Given problem = Repeat verbatim only the lines from the opening of the material below through the one that contains "seat_gap = 1.275".

Data =
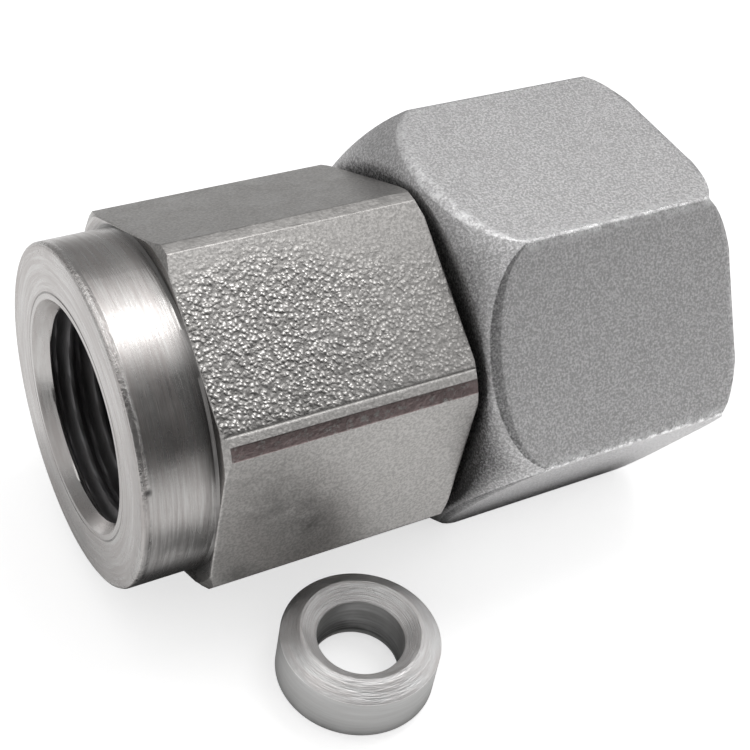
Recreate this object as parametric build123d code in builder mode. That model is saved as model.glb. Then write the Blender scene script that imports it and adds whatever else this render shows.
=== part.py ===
from build123d import *
import os
from math import cos, radians, sqrt, tan

# Pressure gauge adapter, in millimetres. The origin is the centre of the nose's end face, +X runs along
# the adapter towards the union nut, and +Z is up as it lies on one flat of the nut.

# The tube size, which the stub, cutting ring, nut and hexagon bar all follow
tube_diameter = 12.0

# Tube stub behind the body's hexagon, and the groove that the cutting ring's edge has bitten in it
stub_length = 20.5
stub_chamfer = 0.5
stub_wall = 2.0
stub_bore_start = 0.5  # the full bore ends this far past the hexagon's shoulder
passage_step = 1.5  # the bore's drill point narrows to the passage by this much all round
drill_point_angle = 118.0
bite_depth = 0.25
bite_width = 1.0

# Cutting ring, bitten on to the stub inside the nut
cutting_ring_length = 9.3
cutting_ring_wall = 1.4
cutting_ring_back_step = 0.7
cutting_ring_barrel = 3.0
cutting_ring_cone_angle = 12.0
cutting_ring_relief = 0.25
cutting_ring_clearance = 0.02
cutting_ring_lip = 0.6
seat_gap = 1.275  # between the ring and its seat, because the nut isn't tightened

# Union nut, forged, with an M18 x 1.5 thread left plain at its minor diameter
thread_over_tube = 6.0
nut_thread_pitch = 1.5
nut_thread_mouth = 0.1
nut_wall = 1.95  # from the thread's major diameter to a flat
nut_corner_rounding = 0.3
nut_gap = 0.5  # between the body's hexagon and the nut
nut_length = 16.3
dome_margin = 0.1  # the turned domes run out this far outside the hexagon's corners
shoulder_radius = 4.7  # dome cut round the corners at the nut's closed end
shoulder_land = 0.55  # the closed end's edge stands this far inside the flats
mouth_radius = 1.85  # dome cut round the corners at its open end
mouth_land = 0.35  # the open end's edge stands this far outside the flats
nut_clearance = 0.075  # running clearance round the stub
nut_hole_length = 4.2
nut_hole_chamfer = 0.4
nut_chamber_clearance = 0.3
nut_chamber_length = 1.5
seat_angle = 45.0

# Adapter body: one piece turned from hexagon bar, a spanner size under the nut
spanner_step = 2.9
body_lean = 3.3  # degrees that the body's top corner leans from upright
corner_share = 0.98  # turned corners, as a share of the sharp hexagon's
hexagon_length = 14.65
hexagon_chamfer_run = 0.2
hexagon_chamfer_drop = 0.4
nose_step = 0.075  # the nose stands this far inside the flats
nose_length = 4.05
nose_chamfer = 0.2
nose_root = 0.15  # small cone where the nose meets the hexagon

# Gauge port for a G 1/4 thread, with its wall at the thread's minor diameter
port_diameter = 11.445
port_mouth_step = 0.6775
port_lead_in = 1.0
port_depth = 14.3

# Loose sealing ring for the gauge, turned alike on both faces, lying in front of the adapter
seal_diameter = 8.8
seal_wall = 2.0
seal_height = 4.0
seal_ridge_step = 0.9  # from the hole to the middle of the ridge
seal_ridge_land = 0.2
seal_outer_slope = 0.62
seal_inner_slope = 0.65
seal_along = 7.0  # from the start of the body's hexagon
seal_gap = 0.47  # seen from above, between the ring and the body's lower front corner

# Diameters that follow from the tube size
stub_bore_diameter = tube_diameter - 2 * stub_wall
passage_diameter = stub_bore_diameter - 2 * passage_step
cutting_ring_diameter = tube_diameter + 2 * cutting_ring_wall
nut_chamber_diameter = cutting_ring_diameter + 2 * nut_chamber_clearance
nut_thread_major = tube_diameter + thread_over_tube
nut_thread_diameter = nut_thread_major - 1.25 * sqrt(3) / 2 * nut_thread_pitch
nut_across_flats = nut_thread_major + 2 * nut_wall
body_across_flats = nut_across_flats - spanner_step
nose_diameter = body_across_flats - 2 * nose_step
turned_corner_diameter = corner_share * body_across_flats * 2 / sqrt(3)

# Places along the adapter, and the floor under the nut
shoulder_x = nose_length + hexagon_length
stub_end_x = shoulder_x + stub_length
nut_back_x = shoulder_x + nut_gap
nut_front_x = nut_back_x + nut_length
floor_z = -nut_across_flats / 2


def slope_length(height, angle):
    """Length along the axis over which a cone of this half angle rises by the height."""
    return height / tan(radians(angle))


# Where the cutting ring sits, a little off its seat in the nut
stub_r = tube_diameter / 2
nut_hole_r = stub_r + nut_clearance
ring_r = cutting_ring_diameter / 2
ring_back_r = ring_r - cutting_ring_back_step
seat_x = nut_back_x + nut_hole_length
ring_back_x = seat_x + slope_length(ring_back_r - nut_hole_r, seat_angle) + seat_gap
ring_front_x = ring_back_x + cutting_ring_length

with BuildPart() as adapter_body:
    # The hexagon bar
    with BuildSketch(Plane.YZ):
        RegularPolygon(body_across_flats / 2, 6, major_radius=False, rotation=90 + body_lean)
    extrude(amount=stub_end_x)
    # What the lathe leaves of it: nose, turned corners and stub
    nose_r = nose_diameter / 2
    corner_r = turned_corner_diameter / 2
    bite_x = ring_front_x - bite_width
    with BuildSketch(Plane.XY):
        with BuildLine():
            Polyline(
                (0, 0),
                (0, nose_r - nose_chamfer),
                (nose_chamfer, nose_r),
                (nose_length - nose_root, nose_r),
                (nose_length, nose_r + nose_root),
                (nose_length, corner_r - hexagon_chamfer_drop),
                (nose_length + hexagon_chamfer_run, corner_r),
                (shoulder_x - hexagon_chamfer_run, corner_r),
                (shoulder_x, corner_r - hexagon_chamfer_drop),
                (shoulder_x, stub_r),
                (bite_x, stub_r),
                (bite_x, stub_r - bite_depth),
                (ring_front_x, stub_r - bite_depth),
                (ring_front_x, stub_r),
                (stub_end_x - stub_chamfer, stub_r),
                (stub_end_x, stub_r - stub_chamfer),
                (stub_end_x, 0),
                close=True,
            )
        make_face()
    revolve(axis=Axis.X, mode=Mode.INTERSECT)
    # Gauge port, passage and stub bore with its drill point
    port_r = port_diameter / 2
    passage_r = passage_diameter / 2
    bore_r = stub_bore_diameter / 2
    bore_x = shoulder_x + stub_bore_start
    point_length = slope_length(bore_r - passage_r, drill_point_angle / 2)
    with BuildSketch(Plane.XY):
        with BuildLine():
            Polyline(
                (0, 0),
                (0, port_r + port_mouth_step),
                (port_lead_in, port_r),
                (port_depth, port_r),
                (port_depth, passage_r),
                (bore_x - point_length, passage_r),
                (bore_x, bore_r),
                (stub_end_x, bore_r),
                (stub_end_x, 0),
                close=True,
            )
        make_face()
    revolve(axis=Axis.X, mode=Mode.SUBTRACT)

with BuildPart() as cutting_ring:
    hole_r = stub_r + cutting_ring_clearance
    relief_r = hole_r + cutting_ring_relief
    lip_r = stub_r - bite_depth + cutting_ring_clearance
    lip_x = ring_front_x - cutting_ring_lip
    barrel_x = ring_back_x + slope_length(ring_r - ring_back_r, seat_angle)
    cone_x = barrel_x + cutting_ring_barrel
    cone_drop = (ring_front_x - cone_x) * tan(radians(cutting_ring_cone_angle))
    relief_x = ring_back_x + cutting_ring_length / 2
    with BuildSketch(Plane.XY):
        with BuildLine():
            Polyline(
                (ring_back_x, hole_r),
                (ring_back_x, ring_back_r),
                (barrel_x, ring_r),
                (cone_x, ring_r),
                (ring_front_x, ring_r - cone_drop),
                (ring_front_x, lip_r),
                (lip_x, lip_r),
                (lip_x - cutting_ring_lip, relief_r),
                (relief_x, relief_r),
                (relief_x - cutting_ring_relief, hole_r),
                close=True,
            )
        make_face()
    revolve(axis=Axis.X)

with BuildPart() as union_nut:
    # The forged hexagon, with its long edges rounded by the die
    with BuildSketch(Plane.YZ.offset(nut_back_x)):
        RegularPolygon(nut_across_flats / 2, 6, major_radius=False, rotation=0)
        fillet(vertices(), radius=nut_corner_rounding)
    extrude(amount=nut_length)
    # Both ends are domed round the corners by a turned cut
    flat_r = nut_across_flats / 2
    blank_r = nut_across_flats / sqrt(3) + dome_margin
    closed_r = flat_r - shoulder_land
    open_r = flat_r + mouth_land
    closed_depth = sqrt(shoulder_radius**2 - (closed_r - blank_r + shoulder_radius) ** 2)
    open_depth = sqrt(mouth_radius**2 - (open_r - blank_r + mouth_radius) ** 2)
    dome_start = (nut_back_x + closed_depth, blank_r)
    dome_end = (nut_front_x - open_depth, blank_r)
    with BuildSketch(Plane.XY):
        with BuildLine():
            Line((nut_back_x, 0), (nut_back_x, closed_r))
            RadiusArc((nut_back_x, closed_r), dome_start, shoulder_radius)
            Line(dome_start, dome_end)
            RadiusArc(dome_end, (nut_front_x, open_r), mouth_radius)
            Polyline((nut_front_x, open_r), (nut_front_x, 0), (nut_back_x, 0))
        make_face()
    revolve(axis=Axis.X, mode=Mode.INTERSECT)
    # Running hole, seat for the cutting ring, chamber and thread
    chamber_r = nut_chamber_diameter / 2
    thread_r = nut_thread_diameter / 2
    thread_mouth_r = nut_thread_major / 2 + nut_thread_mouth
    chamber_x = seat_x + slope_length(chamber_r - nut_hole_r, seat_angle)
    thread_x = chamber_x + nut_chamber_length
    with BuildSketch(Plane.XY):
        with BuildLine():
            Polyline(
                (nut_back_x, 0),
                (nut_back_x, nut_hole_r + nut_hole_chamfer),
                (nut_back_x + nut_hole_chamfer, nut_hole_r),
                (seat_x, nut_hole_r),
                (chamber_x, chamber_r),
                (thread_x, chamber_r),
                (thread_x + thread_r - chamber_r, thread_r),
                (nut_front_x - (thread_mouth_r - thread_r), thread_r),
                (nut_front_x, thread_mouth_r),
                (nut_front_x, 0),
                close=True,
            )
        make_face()
    revolve(axis=Axis.X, mode=Mode.SUBTRACT)

seal_x = nose_length + seal_along
front_corner_y = -corner_r * cos(radians(30 + body_lean))
seal_y = front_corner_y - seal_gap - seal_diameter / 2
seal_plane = Plane(origin=(seal_x, seal_y, floor_z), x_dir=(1, 0, 0), z_dir=(0, -1, 0))
with BuildPart() as gauge_sealing_ring:
    outer_r = seal_diameter / 2
    inner_r = outer_r - seal_wall
    ridge_in = inner_r + seal_ridge_step - seal_ridge_land / 2
    ridge_out = inner_r + seal_ridge_step + seal_ridge_land / 2
    with BuildSketch(seal_plane):
        with BuildLine():
            Polyline(
                (inner_r, seal_inner_slope),
                (ridge_in, 0),
                (ridge_out, 0),
                (outer_r, seal_outer_slope),
                (outer_r, seal_height - seal_outer_slope),
                (ridge_out, seal_height),
                (ridge_in, seal_height),
                (inner_r, seal_height - seal_inner_slope),
                close=True,
            )
        make_face()
    revolve(axis=Axis((seal_x, seal_y, 0), (0, 0, 1)))

adapter_body.part.label = "adapter_body"
cutting_ring.part.label = "cutting_ring"
union_nut.part.label = "union_nut"
gauge_sealing_ring.part.label = "gauge_sealing_ring"

os.makedirs("parts", exist_ok=True)
export_step(adapter_body.part, "parts/adapter_body.step")
export_step(cutting_ring.part, "parts/cutting_ring.step")
export_step(union_nut.part, "parts/union_nut.step")
export_step(gauge_sealing_ring.part, "parts/gauge_sealing_ring.step")
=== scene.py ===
"""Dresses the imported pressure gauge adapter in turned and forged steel, and lights it in a soft studio."""

from math import asin, cos, pi, radians, sin, sqrt, tan

import bpy
import numpy as np
from bpy.props import FloatProperty, FloatVectorProperty, PointerProperty
from bpy.types import NodeSocket, Operator, Panel, PropertyGroup
from mathutils import Matrix, Vector


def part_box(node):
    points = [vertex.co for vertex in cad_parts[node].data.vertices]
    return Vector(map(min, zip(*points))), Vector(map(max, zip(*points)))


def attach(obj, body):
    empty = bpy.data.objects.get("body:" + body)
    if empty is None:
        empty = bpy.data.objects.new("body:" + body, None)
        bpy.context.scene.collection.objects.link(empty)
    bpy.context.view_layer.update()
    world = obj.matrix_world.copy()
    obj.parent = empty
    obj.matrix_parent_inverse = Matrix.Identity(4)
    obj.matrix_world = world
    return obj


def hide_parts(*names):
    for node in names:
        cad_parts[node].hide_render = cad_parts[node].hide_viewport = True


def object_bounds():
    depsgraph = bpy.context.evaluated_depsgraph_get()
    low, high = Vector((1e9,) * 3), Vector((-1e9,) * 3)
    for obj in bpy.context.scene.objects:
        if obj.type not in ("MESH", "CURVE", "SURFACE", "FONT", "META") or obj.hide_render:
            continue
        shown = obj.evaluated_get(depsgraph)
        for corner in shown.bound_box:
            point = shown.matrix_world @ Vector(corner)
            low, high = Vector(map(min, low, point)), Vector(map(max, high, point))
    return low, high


bl_info = {
    "name": "Pressure gauge adapter",
    "version": (1, 0, 0),
    "blender": (4, 5, 0),
    "location": "3D View > Sidebar > Adapter",
    "description": "Builds the turned and forged steel look of a pressure gauge adapter",
    "category": "Object",
}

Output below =
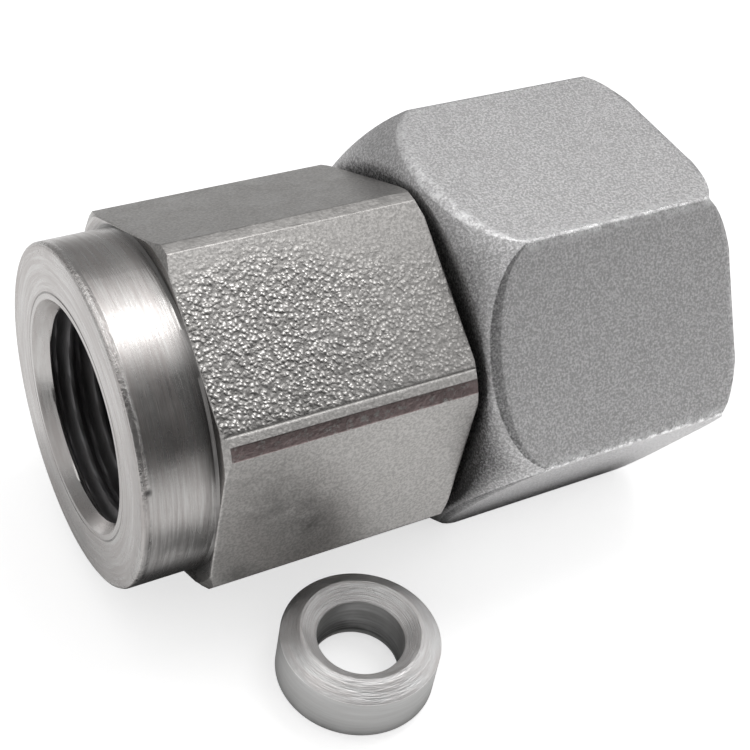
Recreate this object as parametric build123d code in builder mode. That model is saved as model.glb. Then write the Blender scene script that imports it and adds whatever else this render shows.
=== part.py ===
from build123d import *
import os
from math import cos, radians, sqrt, tan

# Pressure gauge adapter, in millimetres. The origin is the centre of the nose's end face, +X runs along
# the adapter towards the union nut, and +Z is up as it lies on one flat of the nut.

# The tube size, which the stub, cutting ring, nut and hexagon bar all follow
tube_diameter = 12.0

# Tube stub behind the body's hexagon, and the groove that the cutting ring's edge has bitten in it
stub_length = 20.5
stub_chamfer = 0.5
stub_wall = 2.0
stub_bore_start = 0.5  # the full bore ends this far past the hexagon's shoulder
passage_step = 1.5  # the bore's drill point narrows to the passage by this much all round
drill_point_angle = 118.0
bite_depth = 0.25
bite_width = 1.0

# Cutting ring, bitten on to the stub inside the nut
cutting_ring_length = 9.3
cutting_ring_wall = 1.4
cutting_ring_back_step = 0.7
cutting_ring_barrel = 3.0
cutting_ring_cone_angle = 12.0
cutting_ring_relief = 0.25
cutting_ring_clearance = 0.02
cutting_ring_lip = 0.6
seat_gap = 1.275  # between the ring and its seat, because the nut isn't tightened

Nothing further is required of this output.